In the UK  we have tended to avoid more intense forms of political competition for resources by age-group. While groups such as pensioners have learned to shout louder than they used to for fair treatment, we've not had the American phenomenon of generations seeing themselves as sectional interests competing for resources: education dollars versus pension dollars. Over here, the age lobby themselves are keen to maintain a sense of "intergenerational solidarity", and older people think about the well-being of their grandchildren.

However, the theme of intergenerational justice has been surfacing recently, in the context of adults today "mortgaging our children's futures" through our excesses. Escalating consumption first produced huge private debts and then, when these started to go bad, large public debts to prevent a financial collapse. Our children will need to pay these back, as well as to bear the costs of our overconsumption of natural resources and degradation of the environment. The "boomer" generation that produced these excesses is further attacked as having won benefits - like free higher education and generous pension schemes - which were not really sustainable. 

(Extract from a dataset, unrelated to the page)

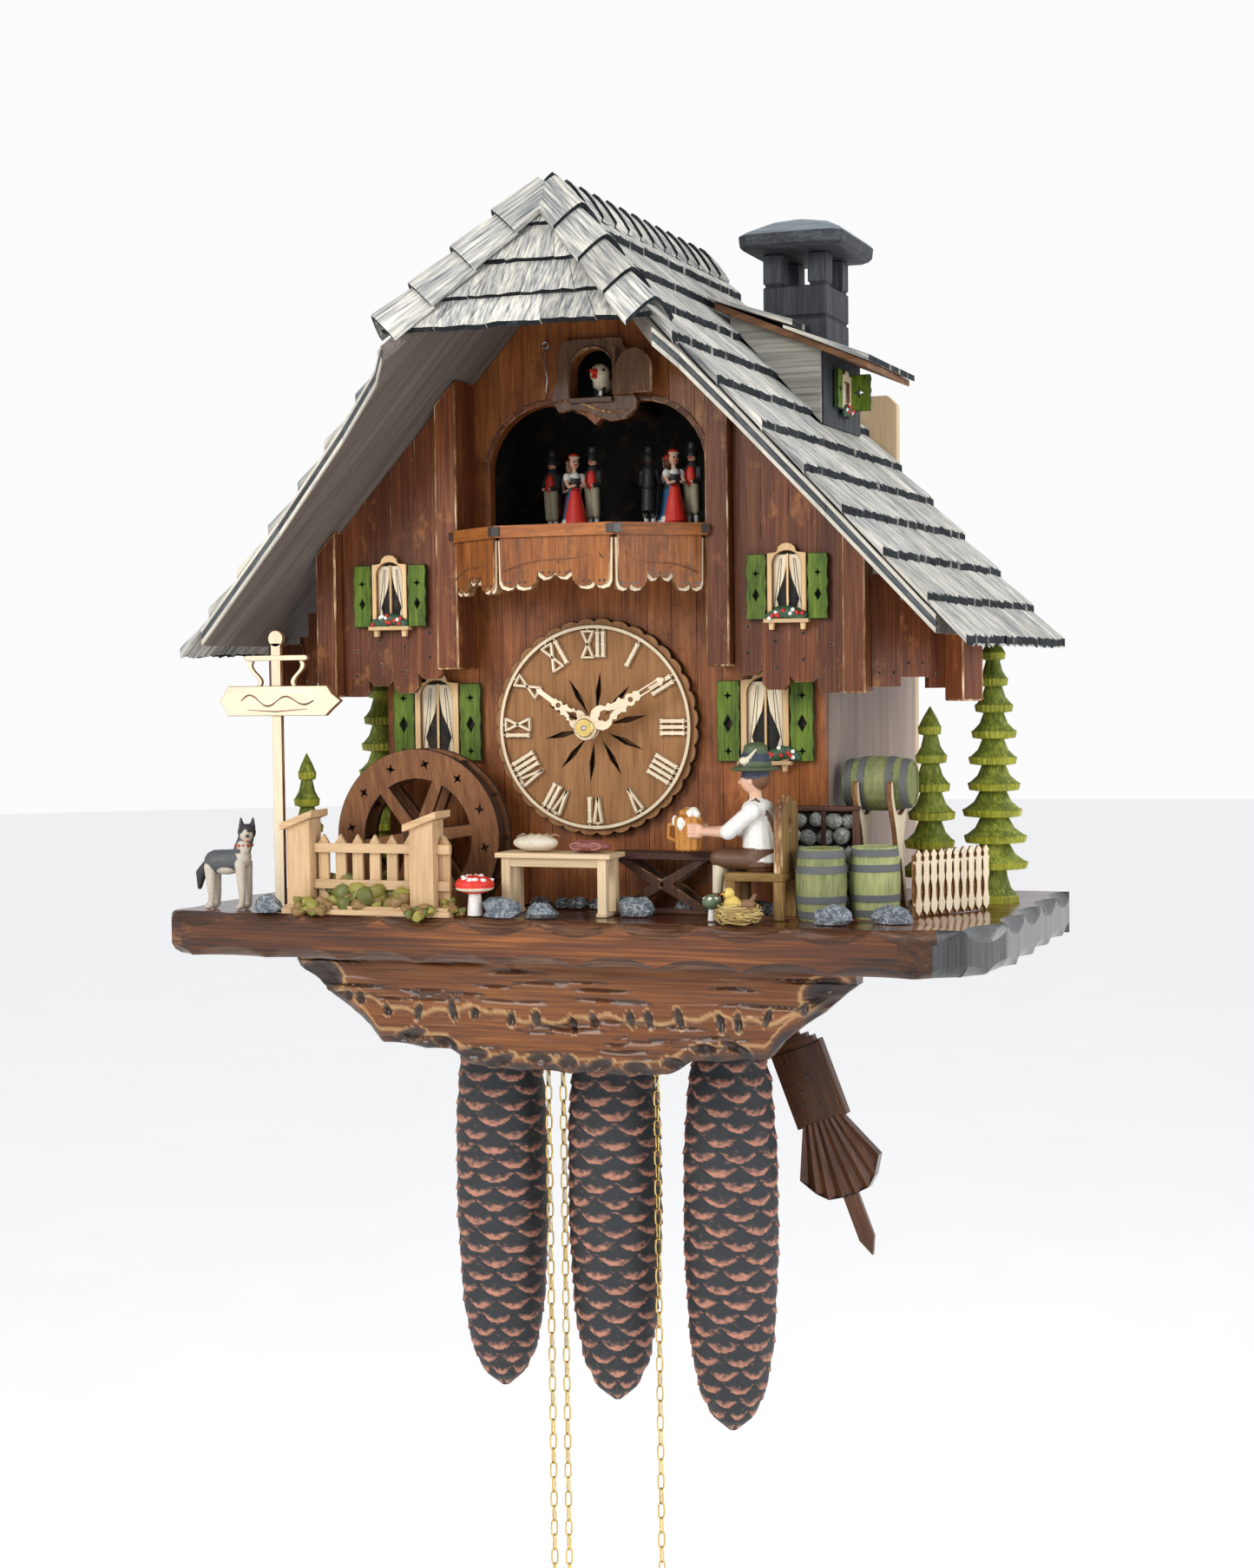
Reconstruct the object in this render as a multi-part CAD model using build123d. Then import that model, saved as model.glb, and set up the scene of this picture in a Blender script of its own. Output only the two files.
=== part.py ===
from build123d import *
import math
import os

# Chalet cuckoo clock with a beer garden, an eight-day three-train chain movement and pine-cone weights.
# Everything is modelled from a datum at the middle of the front wall, on the top of the base board:
# +X to the right, +Y towards the wall, +Z up.  Each part is then moved so that the origin is the
# centre of the wall-hook hole on the plane of the wall.  Millimetres.

os.makedirs("parts", exist_ok=True)

# ---- driving dimensions -------------------------------------------------------------------------
WALL_Y = 215.0            # plane of the wall
HOOK_Z = 285.0            # height of the wall-hook hole above the base board
HOOK_R = 4.0              # radius of the wall-hook hole
GAP = 0.3                 # clearance between neighbouring glued parts

CASE_HALF = 131.0         # half width of the case
WALL_T = 8.0              # thickness of the side walls and of the back
PANEL_T = 7.0             # thickness of the front panel
BACK_Y = WALL_Y - WALL_T  # inner face of the back board

RIDGE_Z = 392.0           # top of the shingles at the ridge
ROOF_SLOPE = 1.083        # fall of the roof per millimetre of half width
SHINGLE_DROP = 7.0        # height from the shingles' top down to the roof board's top
BOARD_DROP = 17.0         # height from the shingles' top down to the roof board's underside
EAVE_X = 226.0            # half width of the shingles
BOARD_X = 209.0           # half width of the roof boards
RIDGE_FRONT_Y = -61.0     # front end of the ridge
HIP_X = 75.0              # half width of the half-hip at its foot
HIP_Y = -114.0            # foot of the half-hip
EAVE_FRONT_Y = -72.0      # front corner of the eaves
ROOF_BACK_Y = BACK_Y - 0.5

PLATE_T = 24.0            # thickness of the base board
PLATE_HALF = 236.0        # half width of the base board
PLATE_FRONT_Y = -84.0
PLATE_BACK_Y = 150.0

DIAL_Z = 101.0            # height of the dial's centre
DIAL_R = 61.0             # radius of the dial board
RING_R = 57.0             # outer radius of the numeral ring

SPROCKET_Z = 71.3         # height of the chain wheels' arbors
SPROCKET_R = 15.0         # pitch radius of a chain wheel
CHAIN_D = 4.8             # width of a chain link
CHAIN_Y = 30.0            # plane in which the weights hang
FREE_Y = 9.6              # plane in which the free ends hang
TRAVEL = 110.0            # travel of a weight
CHAIN_HOLE_R = 5.0

PIVOT_Z = 160.0           # pendulum pivot
PENDULUM_Y = 66.0
PENDULUM_SWING = 20.9     # degrees from the vertical, as it is stored
DECK_Z = 212.0            # top of the dancers' turntables


def export(node, *solids):
    """Move the part from the datum to the hook hole and write it."""
    moved = [s.moved(Location((0, -WALL_Y, -HOOK_Z))) for s in solids]
    shape = moved[0] if len(moved) == 1 else Compound(children=moved)
    export_step(shape, f"parts/{node}.step")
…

In a presentation to a conference on this theme organised by the age and equalities bodies, I argue against seeing these issues in terms of competition between age cohorts or age groups. The "lucky boomer" idea is deeply flawed and ahistorical: I show that each cohort has had advantages in some respects and disadvantages in others. More fundamentally, in creating sustainable systems of reciprocity across age-groups in the context of changed demography, it's more helpful to think about how such a settlement works in everybody's interest across their lifetime, rather than serving one group or another.